> Source data:
::::::::::

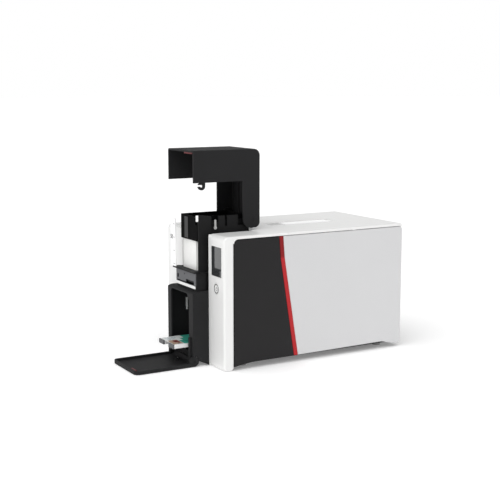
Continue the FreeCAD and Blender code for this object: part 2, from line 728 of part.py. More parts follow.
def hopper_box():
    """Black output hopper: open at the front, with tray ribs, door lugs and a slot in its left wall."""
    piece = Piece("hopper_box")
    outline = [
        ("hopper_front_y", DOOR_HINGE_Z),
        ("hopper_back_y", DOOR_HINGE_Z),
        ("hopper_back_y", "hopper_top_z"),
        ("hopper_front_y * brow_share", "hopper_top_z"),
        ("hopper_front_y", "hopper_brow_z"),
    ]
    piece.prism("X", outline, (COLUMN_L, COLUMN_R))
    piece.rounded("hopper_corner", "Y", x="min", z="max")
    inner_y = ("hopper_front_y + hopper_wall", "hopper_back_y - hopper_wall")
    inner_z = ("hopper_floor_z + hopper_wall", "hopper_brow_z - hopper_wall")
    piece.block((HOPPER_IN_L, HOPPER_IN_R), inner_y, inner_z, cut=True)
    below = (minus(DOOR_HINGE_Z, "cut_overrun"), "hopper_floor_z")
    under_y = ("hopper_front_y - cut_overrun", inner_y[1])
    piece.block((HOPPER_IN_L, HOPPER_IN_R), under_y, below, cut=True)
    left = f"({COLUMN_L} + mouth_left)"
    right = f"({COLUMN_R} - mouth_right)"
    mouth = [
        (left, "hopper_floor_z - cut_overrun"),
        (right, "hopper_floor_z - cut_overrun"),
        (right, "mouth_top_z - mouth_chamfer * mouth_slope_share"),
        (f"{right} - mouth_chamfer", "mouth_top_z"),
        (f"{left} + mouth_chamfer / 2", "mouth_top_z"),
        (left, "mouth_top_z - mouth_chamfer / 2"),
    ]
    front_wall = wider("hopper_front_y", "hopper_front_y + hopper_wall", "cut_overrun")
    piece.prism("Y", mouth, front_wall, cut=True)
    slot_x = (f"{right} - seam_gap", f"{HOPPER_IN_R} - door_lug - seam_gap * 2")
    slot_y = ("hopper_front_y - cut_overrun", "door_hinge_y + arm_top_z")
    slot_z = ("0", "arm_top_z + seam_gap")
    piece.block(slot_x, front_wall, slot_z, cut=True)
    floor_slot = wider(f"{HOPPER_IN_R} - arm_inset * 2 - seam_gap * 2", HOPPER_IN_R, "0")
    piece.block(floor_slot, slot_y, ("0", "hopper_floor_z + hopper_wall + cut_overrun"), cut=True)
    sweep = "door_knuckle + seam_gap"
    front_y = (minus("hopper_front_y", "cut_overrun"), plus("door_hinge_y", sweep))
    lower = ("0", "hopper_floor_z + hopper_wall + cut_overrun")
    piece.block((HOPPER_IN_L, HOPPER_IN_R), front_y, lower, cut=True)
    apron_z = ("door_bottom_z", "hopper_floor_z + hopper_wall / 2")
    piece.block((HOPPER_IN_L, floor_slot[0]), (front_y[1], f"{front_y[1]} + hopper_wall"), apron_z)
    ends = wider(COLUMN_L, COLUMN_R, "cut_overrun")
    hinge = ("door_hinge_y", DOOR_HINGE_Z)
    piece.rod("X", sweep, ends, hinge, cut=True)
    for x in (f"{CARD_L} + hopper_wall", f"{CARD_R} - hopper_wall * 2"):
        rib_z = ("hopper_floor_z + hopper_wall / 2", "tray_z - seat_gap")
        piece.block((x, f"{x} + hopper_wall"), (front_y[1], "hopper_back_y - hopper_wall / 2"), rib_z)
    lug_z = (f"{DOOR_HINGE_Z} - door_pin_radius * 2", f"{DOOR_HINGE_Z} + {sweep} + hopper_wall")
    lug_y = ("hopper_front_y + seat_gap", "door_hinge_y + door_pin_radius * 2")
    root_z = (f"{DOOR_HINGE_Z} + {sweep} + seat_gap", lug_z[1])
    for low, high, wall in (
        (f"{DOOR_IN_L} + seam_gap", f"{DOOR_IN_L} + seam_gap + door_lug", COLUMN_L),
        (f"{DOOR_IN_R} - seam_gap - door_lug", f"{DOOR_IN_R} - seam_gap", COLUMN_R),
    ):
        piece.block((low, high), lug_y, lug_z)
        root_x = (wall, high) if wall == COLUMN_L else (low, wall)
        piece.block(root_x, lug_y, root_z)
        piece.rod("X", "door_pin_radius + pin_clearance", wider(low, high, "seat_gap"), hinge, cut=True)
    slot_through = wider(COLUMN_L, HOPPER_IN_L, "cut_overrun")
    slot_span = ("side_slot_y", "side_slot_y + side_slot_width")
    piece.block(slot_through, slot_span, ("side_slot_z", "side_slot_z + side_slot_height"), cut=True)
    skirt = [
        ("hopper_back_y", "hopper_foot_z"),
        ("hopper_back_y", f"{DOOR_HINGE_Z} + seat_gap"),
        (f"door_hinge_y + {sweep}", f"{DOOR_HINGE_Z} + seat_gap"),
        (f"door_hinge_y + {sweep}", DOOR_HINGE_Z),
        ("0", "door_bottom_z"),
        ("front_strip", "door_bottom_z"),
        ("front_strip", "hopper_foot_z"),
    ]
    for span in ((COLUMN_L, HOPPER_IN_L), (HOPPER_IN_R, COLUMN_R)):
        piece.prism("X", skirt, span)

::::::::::

> What is expected:
Return each line of the data exactly as written above.

> Exercise result:
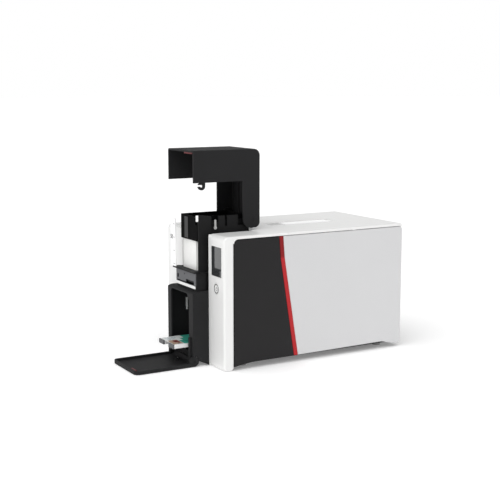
Continue the FreeCAD and Blender code for this object: part 2, from line 728 of part.py. More parts follow.
def hopper_box():
    """Black output hopper: open at the front, with tray ribs, door lugs and a slot in its left wall."""
    piece = Piece("hopper_box")
    outline = [
        ("hopper_front_y", DOOR_HINGE_Z),
        ("hopper_back_y", DOOR_HINGE_Z),
        ("hopper_back_y", "hopper_top_z"),
        ("hopper_front_y * brow_share", "hopper_top_z"),
        ("hopper_front_y", "hopper_brow_z"),
    ]
    piece.prism("X", outline, (COLUMN_L, COLUMN_R))
    piece.rounded("hopper_corner", "Y", x="min", z="max")
    inner_y = ("hopper_front_y + hopper_wall", "hopper_back_y - hopper_wall")
    inner_z = ("hopper_floor_z + hopper_wall", "hopper_brow_z - hopper_wall")
    piece.block((HOPPER_IN_L, HOPPER_IN_R), inner_y, inner_z, cut=True)
    below = (minus(DOOR_HINGE_Z, "cut_overrun"), "hopper_floor_z")
    under_y = ("hopper_front_y - cut_overrun", inner_y[1])
    piece.block((HOPPER_IN_L, HOPPER_IN_R), under_y, below, cut=True)
    left = f"({COLUMN_L} + mouth_left)"
    right = f"({COLUMN_R} - mouth_right)"
    mouth = [
        (left, "hopper_floor_z - cut_overrun"),
        (right, "hopper_floor_z - cut_overrun"),
        (right, "mouth_top_z - mouth_chamfer * mouth_slope_share"),
        (f"{right} - mouth_chamfer", "mouth_top_z"),
        (f"{left} + mouth_chamfer / 2", "mouth_top_z"),
        (left, "mouth_top_z - mouth_chamfer / 2"),
    ]
    front_wall = wider("hopper_front_y", "hopper_front_y + hopper_wall", "cut_overrun")
    piece.prism("Y", mouth, front_wall, cut=True)
    slot_x = (f"{right} - seam_gap", f"{HOPPER_IN_R} - door_lug - seam_gap * 2")
    slot_y = ("hopper_front_y - cut_overrun", "door_hinge_y + arm_top_z")
    slot_z = ("0", "arm_top_z + seam_gap")
    piece.block(slot_x, front_wall, slot_z, cut=True)
    floor_slot = wider(f"{HOPPER_IN_R} - arm_inset * 2 - seam_gap * 2", HOPPER_IN_R, "0")
    piece.block(floor_slot, slot_y, ("0", "hopper_floor_z + hopper_wall + cut_overrun"), cut=True)
    sweep = "door_knuckle + seam_gap"
    front_y = (minus("hopper_front_y", "cut_overrun"), plus("door_hinge_y", sweep))
    lower = ("0", "hopper_floor_z + hopper_wall + cut_overrun")
    piece.block((HOPPER_IN_L, HOPPER_IN_R), front_y, lower, cut=True)
    apron_z = ("door_bottom_z", "hopper_floor_z + hopper_wall / 2")
    piece.block((HOPPER_IN_L, floor_slot[0]), (front_y[1], f"{front_y[1]} + hopper_wall"), apron_z)
    ends = wider(COLUMN_L, COLUMN_R, "cut_overrun")
    hinge = ("door_hinge_y", DOOR_HINGE_Z)
    piece.rod("X", sweep, ends, hinge, cut=True)
    for x in (f"{CARD_L} + hopper_wall", f"{CARD_R} - hopper_wall * 2"):
        rib_z = ("hopper_floor_z + hopper_wall / 2", "tray_z - seat_gap")
        piece.block((x, f"{x} + hopper_wall"), (front_y[1], "hopper_back_y - hopper_wall / 2"), rib_z)
    lug_z = (f"{DOOR_HINGE_Z} - door_pin_radius * 2", f"{DOOR_HINGE_Z} + {sweep} + hopper_wall")
    lug_y = ("hopper_front_y + seat_gap", "door_hinge_y + door_pin_radius * 2")
    root_z = (f"{DOOR_HINGE_Z} + {sweep} + seat_gap", lug_z[1])
    for low, high, wall in (
        (f"{DOOR_IN_L} + seam_gap", f"{DOOR_IN_L} + seam_gap + door_lug", COLUMN_L),
        (f"{DOOR_IN_R} - seam_gap - door_lug", f"{DOOR_IN_R} - seam_gap", COLUMN_R),
    ):
        piece.block((low, high), lug_y, lug_z)
        root_x = (wall, high) if wall == COLUMN_L else (low, wall)
        piece.block(root_x, lug_y, root_z)
        piece.rod("X", "door_pin_radius + pin_clearance", wider(low, high, "seat_gap"), hinge, cut=True)
    slot_through = wider(COLUMN_L, HOPPER_IN_L, "cut_overrun")
    slot_span = ("side_slot_y", "side_slot_y + side_slot_width")
    piece.block(slot_through, slot_span, ("side_slot_z", "side_slot_z + side_slot_height"), cut=True)
    skirt = [
        ("hopper_back_y", "hopper_foot_z"),
        ("hopper_back_y", f"{DOOR_HINGE_Z} + seat_gap"),
        (f"door_hinge_y + {sweep}", f"{DOOR_HINGE_Z} + seat_gap"),
        (f"door_hinge_y + {sweep}", DOOR_HINGE_Z),
        ("0", "door_bottom_z"),
        ("front_strip", "door_bottom_z"),
        ("front_strip", "hopper_foot_z"),
    ]
    for span in ((COLUMN_L, HOPPER_IN_L), (HOPPER_IN_R, COLUMN_R)):
        piece.prism("X", skirt, span)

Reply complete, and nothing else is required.